Über ein Drittel der Studierenden in Baden-Württemberg sind an HAW eingeschrieben – darunter jede zweite zukünftige Ingenieur*in und Ökonom*in und mehr als zwei Drittel der ebenfalls so dringend benötigten Fachkräfte in sozialen Berufen. Während die Bedeutung der HAW in anderen Ländern offenbar erkannt wurde und durch zukunftsorientierte, deutlich gesteigerte Finanzierungsmodelle sowie strategische und strukturelle Entscheidungen und Gesetzesnovellierungen gestärkt wird, droht Baden-Württemberg hier den Anschluss zu verlieren.

„Nie waren die Möglichkeiten der HAW so groß und vielfältig, wie sie eigentlich heute sein könnten“, stellt Winfried Lieber, langjähriges Vorstandsmitglied der Rektorenkonferenz und seit über 20 Jahren Rektor der Hochschule Offenburg fest. „Um diese jedoch nutzen zu können, muss das Land den Rahmen schaffen, die Finanzierung deutlich erhöhen und planungssicher machen.

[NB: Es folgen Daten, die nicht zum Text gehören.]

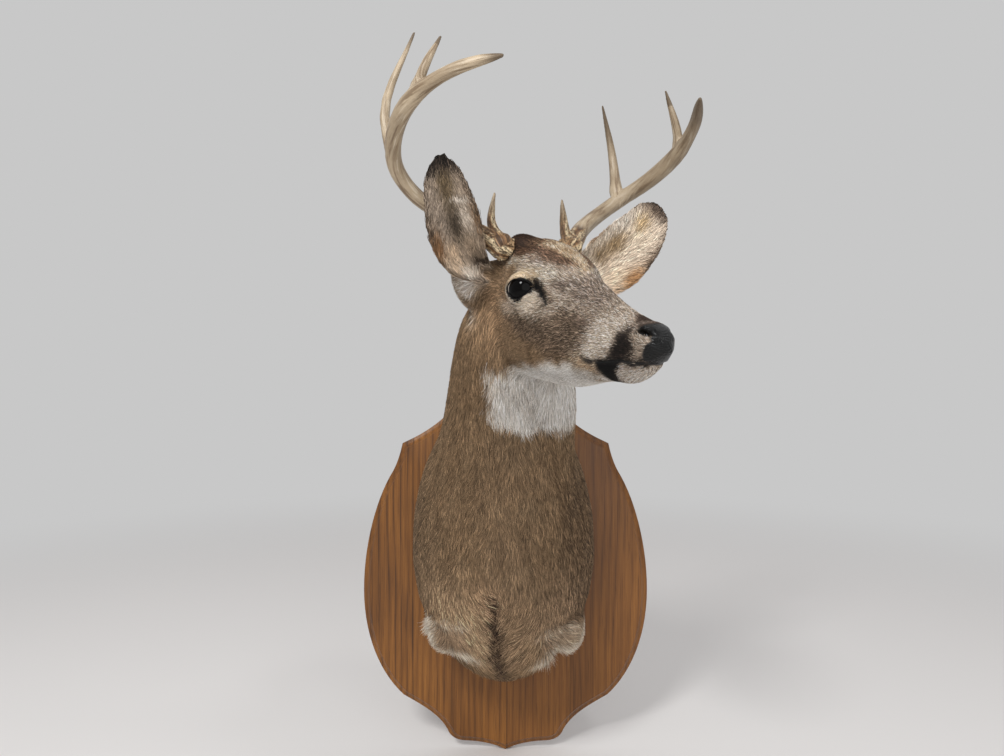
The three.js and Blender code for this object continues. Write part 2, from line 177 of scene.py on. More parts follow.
def copied_nodes(names, label, grown):
    """Copies of CAD nodes in one mesh, with their points merged and their faces moved out a little."""
    copies = []
    for name in names:
        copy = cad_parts[name].copy()
        copy.data = copy.data.copy()
        copy.parent = None
        for key in list(copy.keys()):
            del copy[key]
        bpy.context.scene.collection.objects.link(copy)
        edit_all(copy, bpy.ops.mesh.remove_doubles, threshold=0.02 * MM)
        apply_modifier(copy, "DISPLACE", strength=grown, mid_level=0)
        copies.append(copy)
    select_only(*copies)
    bpy.ops.object.join()
    piece = bpy.context.object
    piece.name = label
    piece.data.name = label
    return piece


def fetched(items, field, width, kind=np.float32):
    """A field of every item, as the rows of an array."""
    values = np.empty(len(items) * width, kind)
    items.foreach_get(field, values)
    return values.reshape(-1, width)


def points_of(mesh):
    return fetched(mesh.vertices, "co", 3).astype(float)


def normals_of(mesh):
    return fetched(mesh.vertex_normals, "vector", 3).astype(float)


def triangles_of(mesh):
    mesh.calc_loop_triangles()
    return fetched(mesh.loop_triangles, "vertices", 3, np.int32)


def move_points(mesh, co):
    mesh.vertices.foreach_set("co", co.astype(np.float32).ravel())
    mesh.update()


def set_attribute(mesh, name, values):
    """Gives each point a number, or a colour where the values have three columns."""
    kind = "FLOAT_COLOR" if values.ndim == 2 else "FLOAT"
    attribute = mesh.attributes.new(name, kind, "POINT")
    if values.ndim == 2:
        values = np.concatenate([values, np.ones((len(values), 1))], axis=1)
        attribute.data.foreach_set("color", values.astype(np.float32).ravel())
    else:
        attribute.data.foreach_set("value", values.astype(np.float32))


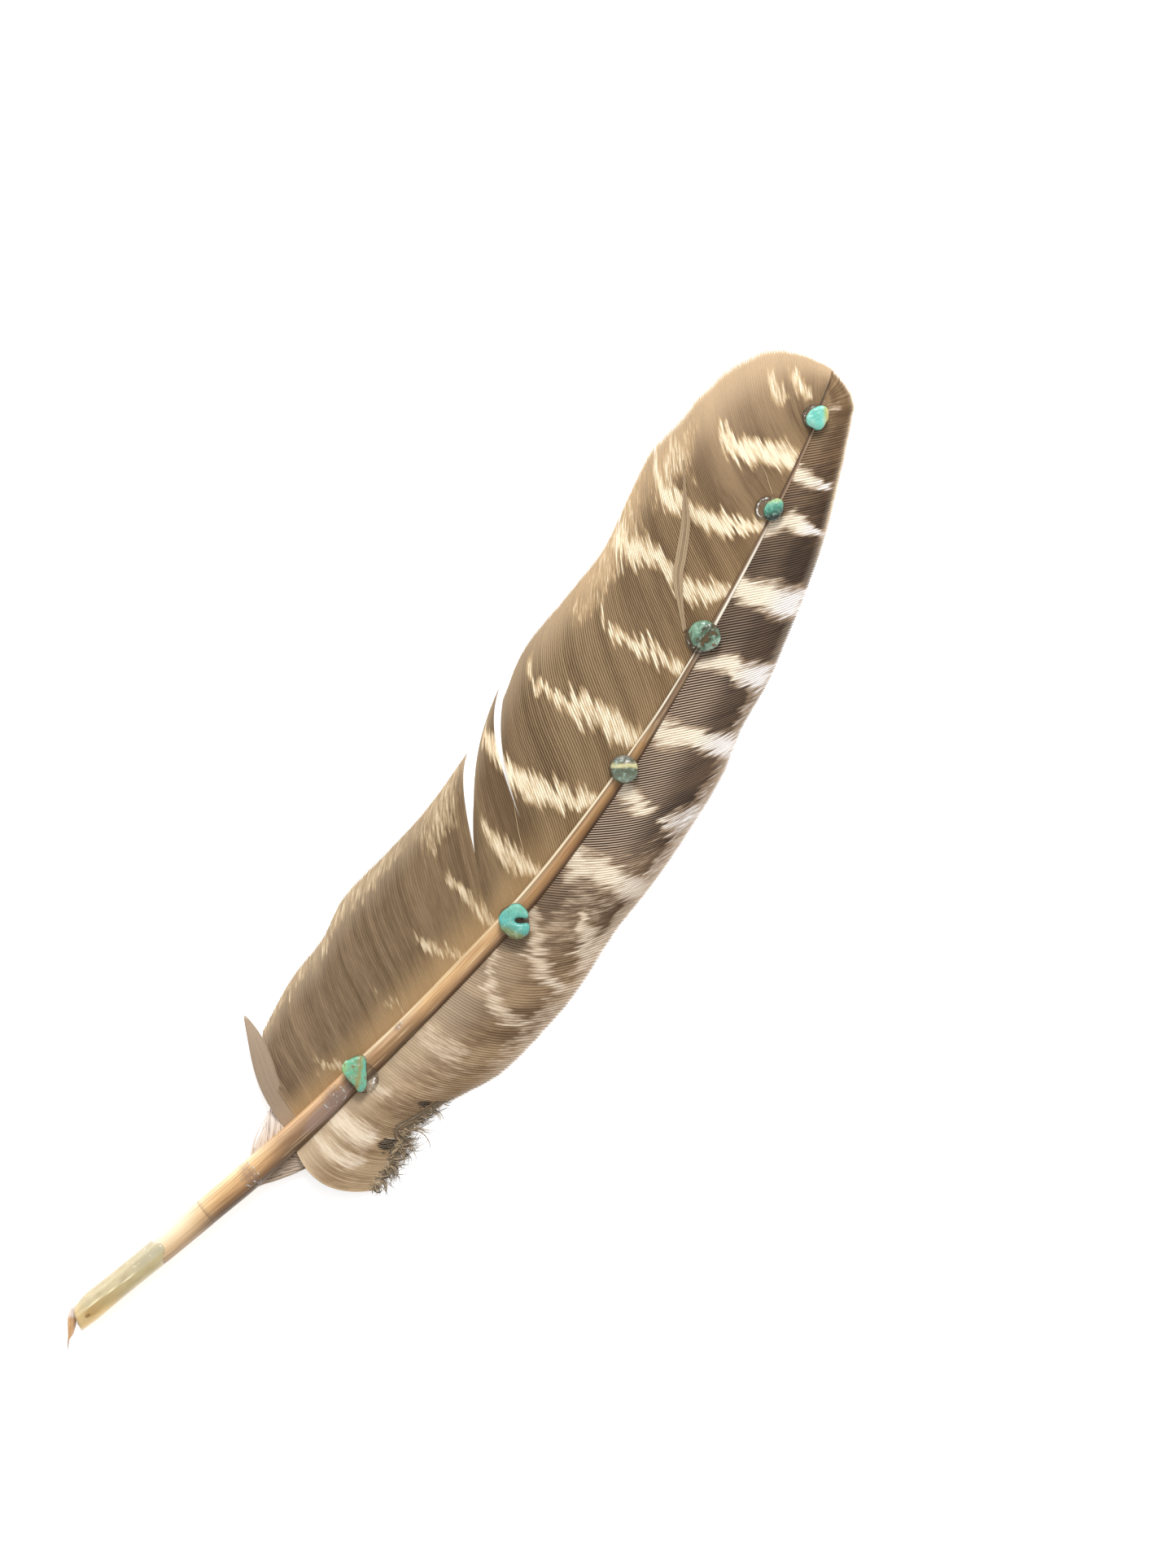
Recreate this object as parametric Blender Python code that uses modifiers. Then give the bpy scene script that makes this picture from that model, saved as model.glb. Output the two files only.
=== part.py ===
"""Quill pen: a barred wing feather, cut and dipped at one end, with six stone chips glued along its shaft.

Lengths are millimetres in the drawing and are scaled to metres in the mesh. The drawing has X along the
feather from the cut end, Y towards the wide vane and Z up, with the shaft's flat underside on Z = 0.
The last step moves everything so that the origin is under the middle of the whole feather.
"""

import math

import bmesh
import bpy
from mathutils import Matrix, Vector

MM = 0.001
TOUCH_GAP = 0.15
GLUE_GAP = 0.08
VANE_THICKNESS = 0.4
SHELL_WALL = 0.65
EDGE_HEIGHT = 0.4
START_REACH = 0.42
SLOPE_STEP = 0.5
HORN_SIDES = 20
SHAFT_SIDES = 16
PITH_SIDES = 10
CUT_SLANT = 0.32
BARREL_WALL = 0.6
SKIN_LEFT_ON = 0.05
STEP_UP = 0.1
ROOT_SHARE = 0.6
VANE_STEPS = 7
SLIT_WIDTH = 0.08
FAR = 1e9
CUTTER_REACH = 9.0
POCKET_GAP = 0.1

# Shaft stations: X, Y of the middle, width, height, Z of the underside.
SHAFT = (
    (-1.6, 0.3, 6.4, 6.4, 0.0),
    (3.0, -0.6, 6.8, 6.6, 0.0),
    (12.0, -2.35, 6.5, 6.5, 0.0),
    (27.0, -5.2, 6.6, 6.5, 0.0),
    (42.0, -7.8, 6.9, 6.7, 0.0),
    (55.0, -10.1, 7.0, 6.6, 0.0),
    (70.0, -12.3, 6.4, 6.0, 0.0),
    (90.0, -14.4, 5.8, 5.3, 0.0),
    (110.0, -16.4, 5.1, 4.7, 0.0),
    (130.0, -17.8, 4.9, 4.3, 0.0),
    (150.0, -18.6, 4.5, 3.9, 0.4),
    (170.0, -17.95, 3.9, 3.4, 1.1),
    (190.0, -16.4, 3.4, 2.9, 1.7),
    (210.0, -13.8, 2.3, 2.3, 2.2),
    (230.0, -10.3, 1.6, 1.8, 2.4),
    (255.0, -5.2, 1.2, 1.4, 2.2),
    (280.0, 1.1, 0.9, 1.1, 1.8),
    (291.0, 4.6, 0.6, 0.7, 1.6),
)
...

Die Bundesregierung hat in ihrer Vereinbarung mit den Ländern deutliche Zeichen gesetzt. Jetzt ist es auch an Baden-Württemberg, diese Signale an die Hochschulen weiterzugeben und damit seiner hochschulpolitischen Verantwortung gegenüber der nächsten Fachkräftegeneration gerecht zu werden.“

Er bezieht sich damit auf den kürzlich erzielten Abschluss des „Zukunftsvertrags Studium und Lehre stärken“. Darin verpflichtet sich der Bund, von 2021 bis 2023 jährlich 1,88 Milliarden Euro zur Verfügung zu stellen. Ab 2024 wird die Summe auf 2,05 Milliarden Euro steigen. Die Länder steuern jeweils dieselbe Summe bei. Der Vertrag schließt an den auslaufenden Hochschulpakt 2020 an, dessen Gelder gerade für die ausbaustarken Hochschularten von großer Bedeutung sind.

Dieser Vertragsabschluss sollte den politischen Willen im Land zusätzlich stärken, den dringenden Bedarfen der HAW für die Jahre 2020 bis 2025 nachzukommen. Diese Forderungen lauten:

- Erhöhung ihrer jährlichen Grundfinanzierung um 1.000 Euro pro Studentin/Student,

- Überführung aller befristeter Programmmittel in die Grundfinanzierung (das sog. Plankapitel), sowie

- eine jährliche Dynamisierung der dann erreichten Gesamtfinanzierung auf auskömmlichem Niveau um drei Prozent, um nicht erneut in die Probleme einer schleichend rückläufigen Finanzierung zu geraten.